Recorded data ->

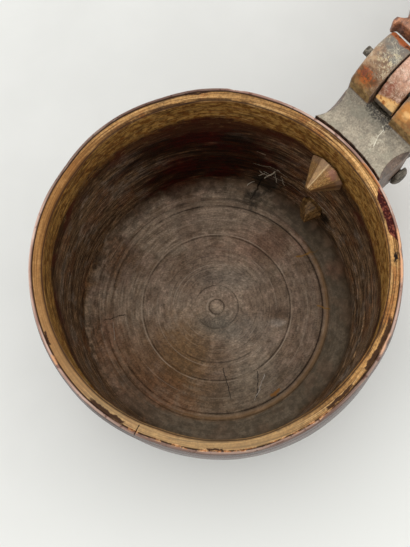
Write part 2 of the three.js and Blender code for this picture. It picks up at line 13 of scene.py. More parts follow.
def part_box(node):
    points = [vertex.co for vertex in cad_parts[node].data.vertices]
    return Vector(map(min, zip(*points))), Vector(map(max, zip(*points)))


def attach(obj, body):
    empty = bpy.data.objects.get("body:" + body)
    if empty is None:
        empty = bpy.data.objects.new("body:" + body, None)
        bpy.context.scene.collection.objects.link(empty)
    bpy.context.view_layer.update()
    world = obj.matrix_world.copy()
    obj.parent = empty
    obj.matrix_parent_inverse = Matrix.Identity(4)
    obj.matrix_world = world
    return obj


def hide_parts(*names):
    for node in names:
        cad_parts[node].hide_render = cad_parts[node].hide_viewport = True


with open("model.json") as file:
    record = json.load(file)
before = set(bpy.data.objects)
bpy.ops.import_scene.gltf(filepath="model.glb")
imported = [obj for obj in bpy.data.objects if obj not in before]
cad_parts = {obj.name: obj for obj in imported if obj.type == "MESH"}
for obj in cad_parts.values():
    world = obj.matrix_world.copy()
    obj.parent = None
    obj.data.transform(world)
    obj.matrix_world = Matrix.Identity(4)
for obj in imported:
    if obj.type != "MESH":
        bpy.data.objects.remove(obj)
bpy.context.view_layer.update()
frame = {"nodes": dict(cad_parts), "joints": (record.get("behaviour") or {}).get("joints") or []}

Given request ->
Extract all of the data exactly as written.

The result ->
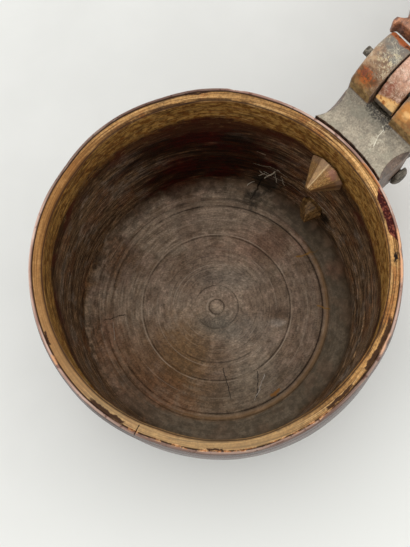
Write part 2 of the three.js and Blender code for this picture. It picks up at line 13 of scene.py. More parts follow.
def part_box(node):
    points = [vertex.co for vertex in cad_parts[node].data.vertices]
    return Vector(map(min, zip(*points))), Vector(map(max, zip(*points)))


def attach(obj, body):
    empty = bpy.data.objects.get("body:" + body)
    if empty is None:
        empty = bpy.data.objects.new("body:" + body, None)
        bpy.context.scene.collection.objects.link(empty)
    bpy.context.view_layer.update()
    world = obj.matrix_world.copy()
    obj.parent = empty
    obj.matrix_parent_inverse = Matrix.Identity(4)
    obj.matrix_world = world
    return obj


def hide_parts(*names):
    for node in names:
        cad_parts[node].hide_render = cad_parts[node].hide_viewport = True


with open("model.json") as file:
    record = json.load(file)
before = set(bpy.data.objects)
bpy.ops.import_scene.gltf(filepath="model.glb")
imported = [obj for obj in bpy.data.objects if obj not in before]
cad_parts = {obj.name: obj for obj in imported if obj.type == "MESH"}
for obj in cad_parts.values():
    world = obj.matrix_world.copy()
    obj.parent = None
    obj.data.transform(world)
    obj.matrix_world = Matrix.Identity(4)
for obj in imported:
    if obj.type != "MESH":
        bpy.data.objects.remove(obj)
bpy.context.view_layer.update()
frame = {"nodes": dict(cad_parts), "joints": (record.get("behaviour") or {}).get("joints") or []}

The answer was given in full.